Deshalb umfasst die Arbeit des ZAMUS musikwissenschaftliche Forschungsprojekte und viel Vermittlung, naheliegenderweise auch eine Zusammenarbeit mit der Helios-Schule. Schülerinnen und Schüler der 8. und 9. Klassen haben im Rahmen einer Projektarbeit ZAMUS-Musiker »gecastet«, um gemeinsam musikalische Ideen umzusetzen. Dass (nicht nur) Alte Musik auch dramatisch-theatral performt wird, steht hier im Mittelpunkt — Musik als ganzheitliches Erlebnis. »Welchen Platz hat die Musik in deinem Leben?«, aus der Beantwortung dieser Frage, so Froehly, könne man sehr viel lernen.

»Wer sich heutzutage ernsthaft mit Musik auseinandersetzt, weiß: Nur ein Festival zu organisieren, ist nicht mehr genug«, sagt Froehly zum Abschluss.

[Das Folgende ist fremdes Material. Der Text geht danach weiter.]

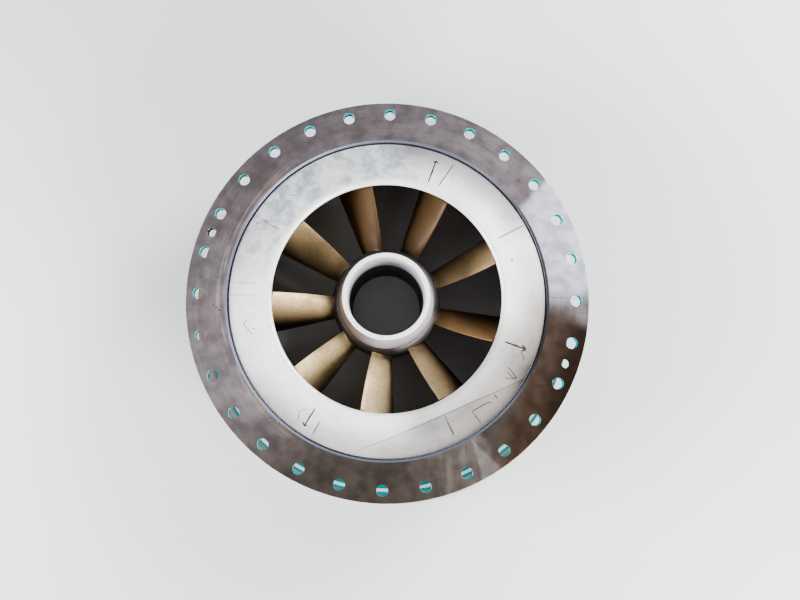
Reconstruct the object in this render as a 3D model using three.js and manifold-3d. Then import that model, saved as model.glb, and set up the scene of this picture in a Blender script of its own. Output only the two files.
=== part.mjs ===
// Guide vane ring of an axial-flow turbine: a drilled bolting flange, a bright throat ring, a flared
// casing with gusset ribs on a wide foot flange, nine twisted vanes and an open hub.
// Millimetres, +Z up, origin on the ground in the middle of the foot flange.
import * as THREE from 'three'
import { mergeVertices } from 'three/addons/utils/BufferGeometryUtils.js'
import Module from 'manifold-3d'

// Driving dimensions
const GAP = 0.3 // clearance left between pieces that are fastened face to face
const MERGE_DISTANCE = 1e-3
const RING_STEPS = 72 // facets round a large ring
const HUB_STEPS = 48 // facets round the hub
const HOLE_STEPS = 12 // facets round a bolt hole

const FLANGE_RADIUS = 487.5
const FLANGE_TOP = 284
const FLANGE_THICKNESS = 20
const FLANGE_BORE = 388
const FLANGE_CHAMFER = 4.5

const BOLT_CIRCLE = 457.2
const BOLT_COUNT = 28
const BOLT_HOLE_RADIUS = 14
const FIRST_BOLT_ANGLE = 138.5
const DOWEL_HOLE_RADIUS = 11
const DOWEL_PLACES = [1.5, 15.5] // on the bolt circle, in bolt pitches from the first bolt

const THROAT_RADIUS = 275
const THROAT_LIP_TOP = 292
const THROAT_LIP_RADIUS = 9
const THROAT_BASE = 250
const THROAT_EDGE_TOP = 276
const THROAT_EDGE_CHAMFER = 4
const THROAT_LEDGE_RADIUS = 420

const CASING_FLARE = 0.4 // growth of the radius for each millimetre down from the lip
const CASING_WALL = 9

const FOOT_RADIUS = 531
const FOOT_THICKNESS = 20

const RIB_COUNT = 14
const RIB_THICKNESS = 12
const RIB_TOP_RADIUS = 470
const RIB_FOOT_RADIUS = 505
const RIB_FIRST_PLACE = 0.5 // halfway between two bolts, in bolt pitches

const HUB_TOP = 303
const HUB_BORE = 94
const COLLAR_TOP_RADIUS = 105.5
const COLLAR_BASE_RADIUS = 121
const COLLAR_BASE = 196
const COLLAR_CHAMFER = 1.5
const SPIGOT_BASE = 186
const SPIGOT_RADIUS = 106
const DRUM_TOP_RADIUS = 118
const DRUM_RADIUS = 138.5
const DRUM_SHOULDER = 186 // height where the rounded shoulder meets the plain cylinder
const BASE_RING_RADIUS = 130
const BASE_RING_THICKNESS = 16

const VANE_COUNT = 9
const FIRST_VANE_ANGLE = 92.7 // the first vane's upper edge at the hub
const VANE_EDGE_LEAD = 2.8 // degrees that the upper edge gains from the hub to the casing
const VANE_ROOT = { top: 184, bend: 58, turn: 18.5 } // bend: depth over which the vane turns
const VANE_TIP = { top: 281, bend: 165, turn: 15.5 }
const VANE_BASE = 70
const VANE_THICKNESS = 14
const VANE_EDGE_THICKNESS = 3.5

const steel = { color: 0x8a8078, metalness: 0.8, roughness: 0.5 }
const bright = { color: 0xdcdcd6, metalness: 0.6, roughness: 0.35 }
const bronze = { color: 0xa88d58, metalness: 0.7, roughness: 0.45 }
const teal = { color: 0x108f8c, metalness: 0.1, roughness: 0.5 }
const darkSteel = { color: 0x3c3c40, metalness: 0.7, roughness: 0.5 }

const { degToRad, lerp } = THREE.MathUtils
const wasm = await Module()
wasm.setup()

const group = new THREE.Group()

/** Adds one named piece with a material of its own. */
function add(name, geometry, finish) {
  const mesh = new THREE.Mesh(geometry, new THREE.MeshStandardMaterial(finish))
  mesh.name = name
  group.add(mesh)
}

/** Turns a closed outline of [radius, height] points round the Z axis. */
function turned(outline, steps) {
  const points = [...outline, outline[0]].map(([radius, height]) => new THREE.Vector2(radius, height))
  return new THREE.LatheGeometry(points, steps).rotateX(Math.PI / 2)
}

/** A solid for cutting, from a closed geometry. */
function toSolid(geometry) {
  const bare = geometry.clone()
  bare.deleteAttribute('normal')
  bare.deleteAttribute('uv')
  const merged = mergeVertices(bare, MERGE_DISTANCE)
  return new wasm.Manifold(new wasm.Mesh({
    numProp: 3,
    vertProperties: new Float32Array(merged.attributes.position.array),
    triVerts: new Uint32Array(merged.index.array),
  }))
}

/** A geometry from a cut solid. */
function toGeometry(solid) {
  const mesh = solid.getMesh()
  const geometry = new THREE.BufferGeometry()
  geometry.setAttribute('position', new THREE.BufferAttribute(new Float32Array(mesh.vertProperties), 3))
  geometry.setIndex(new THREE.BufferAttribute(new Uint32Array(mesh.triVerts), 1))
  geometry.computeVertexNormals()
  return geometry
}

/** The angle of a place on the bolt circle, in radians. */
function boltAngle(place) {
  return degToRad(FIRST_BOLT_ANGLE + (place * 360) / BOLT_COUNT)
}

/** An upright cylinder that drills one hole on the bolt circle. */
function drill(place, radius) {
  const angle = boltAngle(place)
  return new THREE.CylinderGeometry(radius, radius, 2 * FLANGE_THICKNESS, HOLE_STEPS)
    .rotateX(Math.PI / 2)
    .translate(
      BOLT_CIRCLE * Math.cos(angle),
      BOLT_CIRCLE * Math.sin(angle),
      FLANGE_TOP - FLANGE_THICKNESS / 2,
    )
}

/** The inner radius of the flared water passage at a height below the lip. */
function casingRadius(height) {
  return THROAT_RADIUS + CASING_FLARE * (THROAT_LIP_TOP - THROAT_LIP_RADIUS - height)
}

// Bolting flange, drilled for the bolts and for two smaller dowels
const flangeBase = FLANGE_TOP - FLANGE_THICKNESS
let flange = toSolid(turned([
  [FLANGE_BORE, flangeBase],
  [FLANGE_RADIUS, flangeBase],
  [FLANGE_RADIUS, FLANGE_TOP],
  [FLANGE_BORE + FLANGE_CHAMFER, FLANGE_TOP],
  [FLANGE_BORE, FLANGE_TOP - FLANGE_CHAMFER],
], RING_STEPS))
for (let place = 0; place < BOLT_COUNT; place++) {
  flange = flange.subtract(toSolid(drill(place, BOLT_HOLE_RADIUS)))
}
for (const place of DOWEL_PLACES) {
  flange = flange.subtract(toSolid(drill(place, DOWEL_HOLE_RADIUS)))
}
add('bolting_flange', toGeometry(flange), steel)

// Throat ring: a coned bright face with a rounded inner lip, on a ledge that carries the flange
const ledgeTop = flangeBase - GAP
const throatEdge = FLANGE_BORE - GAP
const LIP_STEPS = 4
const lip = []
for (let step = 0; step <= LIP_STEPS; step++) {
  const turn = Math.PI / 2 + (step / LIP_STEPS) * (Math.PI / 2)
  lip.push([
    THROAT_RADIUS + THROAT_LIP_RADIUS * (1 + Math.cos(turn)),
    THROAT_LIP_TOP - THROAT_LIP_RADIUS * (1 - Math.sin(turn)),
  ])
}
add('throat_ring', turned([
  [casingRadius(THROAT_BASE), THROAT_BASE],
  [THROAT_LEDGE_RADIUS, THROAT_BASE],
  [THROAT_LEDGE_RADIUS, ledgeTop],
  [throatEdge, ledgeTop],
  [throatEdge, THROAT_EDGE_TOP - THROAT_EDGE_CHAMFER],
  [throatEdge - THROAT_EDGE_CHAMFER, THROAT_EDGE_TOP],
  ...lip,
], RING_STEPS), bright)

// Flared casing between the throat ring and the foot flange
const casingTop = THROAT_BASE - GAP
const casingBase = FOOT_THICKNESS + GAP
add('casing_cone', turned([
  [casingRadius(casingBase), casingBase],
  [casingRadius(casingBase) + CASING_WALL, casingBase],
  [casingRadius(casingTop) + CASING_WALL, casingTop],
  [casingRadius(casingTop), casingTop],
], RING_STEPS), teal)

add('foot_flange', turned([
  [casingRadius(0), 0],
  [FOOT_RADIUS, 0],
  [FOOT_RADIUS, FOOT_THICKNESS],
  [casingRadius(FOOT_THICKNESS), FOOT_THICKNESS],
], RING_STEPS), teal)

// Gusset ribs between the two flanges, one in every second gap between the bolt holes
const ribOutline = new THREE.Shape([
  new THREE.Vector2(casingRadius(casingBase) + CASING_WALL + 2 * GAP, casingBase),
  new THREE.Vector2(RIB_FOOT_RADIUS, casingBase),
  new THREE.Vector2(RIB_TOP_RADIUS, ledgeTop),
  new THREE.Vector2(THROAT_LEDGE_RADIUS + GAP, ledgeTop),
  new THREE.Vector2(THROAT_LEDGE_RADIUS + GAP, casingTop),
  new THREE.Vector2(casingRadius(casingTop) + CASING_WALL + 2 * GAP, casingTop),
])
for (let index = 0; index < RIB_COUNT; index++) {
  const plate = new THREE.ExtrudeGeometry(ribOutline, { depth: RIB_THICKNESS, bevelEnabled: false })
    .translate(0, 0, -RIB_THICKNESS / 2)
    .rotateX(Math.PI / 2)
    .rotateZ(boltAngle(RIB_FIRST_PLACE + (index * BOLT_COUNT) / RIB_COUNT))
  add(`gusset_rib_${index + 1}`, plate, teal)
}

// Hub: a bright tapered collar on a dark drum with a rounded shoulder, open right through
add('hub_collar', turned([
  [HUB_BORE, SPIGOT_BASE + GAP],
  [SPIGOT_RADIUS - GAP, SPIGOT_BASE + GAP],
  [SPIGOT_RADIUS - GAP, COLLAR_BASE + GAP],
  [COLLAR_BASE_RADIUS - COLLAR_CHAMFER, COLLAR_BASE + GAP],
  [COLLAR_BASE_RADIUS, COLLAR_BASE + GAP + COLLAR_CHAMFER],
  [COLLAR_TOP_RADIUS, HUB_TOP - COLLAR_CHAMFER],
  [COLLAR_TOP_RADIUS - COLLAR_CHAMFER, HUB_TOP],
  [HUB_BORE + COLLAR_CHAMFER, HUB_TOP],
  [HUB_BORE, HUB_TOP - COLLAR_CHAMFER],
], HUB_STEPS), bright)

/** The outer radius of the hub drum at a height: a quarter ellipse above a plain cylinder. */
function drumRadius(height) {
  if (height <= DRUM_SHOULDER) return DRUM_RADIUS
  const rise = Math.min((height - DRUM_SHOULDER) / (COLLAR_BASE - DRUM_SHOULDER), 1)
  return lerp(DRUM_TOP_RADIUS, DRUM_RADIUS, Math.sqrt(1 - rise * rise))
}

const SHOULDER_STEPS = 6
const shoulder = []
for (let step = 0; step <= SHOULDER_STEPS; step++) {
  const turn = (step / SHOULDER_STEPS) * (Math.PI / 2)
  const height = lerp(DRUM_SHOULDER, COLLAR_BASE, Math.sin(turn))
  shoulder.push([drumRadius(height), height])
}
add('hub_drum', turned([
  [HUB_BORE, BASE_RING_THICKNESS + GAP],
  [DRUM_RADIUS, BASE_RING_THICKNESS + GAP],
  ...shoulder,
  [SPIGOT_RADIUS, COLLAR_BASE],
  [SPIGOT_RADIUS, SPIGOT_BASE],
  [HUB_BORE, SPIGOT_BASE],
], HUB_STEPS), darkSteel)

add('hub_base_ring', turned([
  [HUB_BORE, 0],
  [BASE_RING_RADIUS, 0],
  [BASE_RING_RADIUS, BASE_RING_THICKNESS],
  [HUB_BORE, BASE_RING_THICKNESS],
], HUB_STEPS), darkSteel)

/** Half the thickness of a vane at a fraction of the way from its upper to its lower edge. */
function halfThickness(fraction) {
  const bulge = Math.sin(Math.PI * Math.sqrt(fraction))
  return lerp(VANE_EDGE_THICKNESS, VANE_THICKNESS, bulge) / 2
}

/** A point of a vane: how far across and down it lies, and on which side of the middle surface. */
function vanePoint(across, down, side, edgeAngle) {
  const top = lerp(VANE_ROOT.top, VANE_TIP.top, across)
  const bend = lerp(VANE_ROOT.bend, VANE_TIP.bend, across)
  const sweep = degToRad(lerp(VANE_ROOT.turn, VANE_TIP.turn, across))
  const depth = (top - VANE_BASE) * down
  const left = Math.max(1 - depth / bend, 0)
  const middle = top - depth
  const radius = lerp(DRUM_RADIUS, casingRadius(middle), across)
  const slope = Math.atan((2 * radius * sweep * left) / bend)
  const offset = side * halfThickness(down)
  const height = middle + offset * Math.sin(slope)
  const reach = lerp(DRUM_RADIUS + 2 * GAP, casingRadius(height) - 3 * GAP, across)
  const lead = degToRad(VANE_EDGE_LEAD) * across
  const angle = edgeAngle + lead + sweep * (1 - left * left) + (offset * Math.cos(slope)) / reach
  return new THREE.Vector3(reach * Math.cos(angle), reach * Math.sin(angle), height)
}

/** One vane: a block that is bent to the vane's surface. */
function vane(edgeAngle) {
  const SPAN_STEPS = 6
  const CHORD_STEPS = 14
  const block = new THREE.BoxGeometry(1, 1, 1, SPAN_STEPS, 1, CHORD_STEPS)
  const position = block.attributes.position
  for (let index = 0; index < position.count; index++) {
    const across = position.getX(index) + 0.5
    const side = position.getY(index) * 2
    const down = 0.5 - position.getZ(index)
    position.setXYZ(index, ...vanePoint(across, down, side, edgeAngle))
  }
  block.computeVertexNormals()
  return block
}

for (let index = 0; index < VANE_COUNT; index++) {
  add(`vane_${index + 1}`, vane(degToRad(FIRST_VANE_ANGLE - (index * 360) / VANE_COUNT)), bronze)
}

export default group
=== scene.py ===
"""A turbine's guide vane ring on a pale studio floor, seen from above.

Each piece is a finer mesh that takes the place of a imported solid. Lengths are metres and angles degrees,
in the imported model's own frame: +Z runs up the turbine's axis and the foot flange stands on the floor.
"""

import logging
import math
import random
from collections.abc import Callable, Iterable, Sequence
from dataclasses import dataclass
from enum import Enum
from functools import cache
from typing import NamedTuple

import bmesh
import bpy
from mathutils import Euler, Matrix, Vector


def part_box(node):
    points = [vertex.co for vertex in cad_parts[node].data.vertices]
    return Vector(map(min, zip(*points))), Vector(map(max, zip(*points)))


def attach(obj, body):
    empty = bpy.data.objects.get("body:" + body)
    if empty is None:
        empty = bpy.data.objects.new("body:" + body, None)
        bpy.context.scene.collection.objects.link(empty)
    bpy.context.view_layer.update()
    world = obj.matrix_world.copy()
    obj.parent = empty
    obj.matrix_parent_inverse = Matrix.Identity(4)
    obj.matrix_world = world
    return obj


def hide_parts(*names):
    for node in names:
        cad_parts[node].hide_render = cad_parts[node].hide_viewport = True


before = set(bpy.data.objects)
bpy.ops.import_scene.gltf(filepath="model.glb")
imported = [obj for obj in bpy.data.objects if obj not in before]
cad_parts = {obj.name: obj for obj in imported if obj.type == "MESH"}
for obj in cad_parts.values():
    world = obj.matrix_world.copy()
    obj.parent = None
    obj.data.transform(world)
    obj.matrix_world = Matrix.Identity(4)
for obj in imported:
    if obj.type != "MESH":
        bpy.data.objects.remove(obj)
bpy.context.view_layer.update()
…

Es gilt, sich europaweit zu vernetzen, »wie es die Kölner Jazz-Szene schon lange praktiziert«, und noch mehr Brücken zu anderen Genres, Stilen und Epochen zu schlagen. Gerade darin, im Austausch und der unbefangenen musikalisch-künstlerischen Konfrontation, gelingt es, die Identität dieser Musik zu bewahren.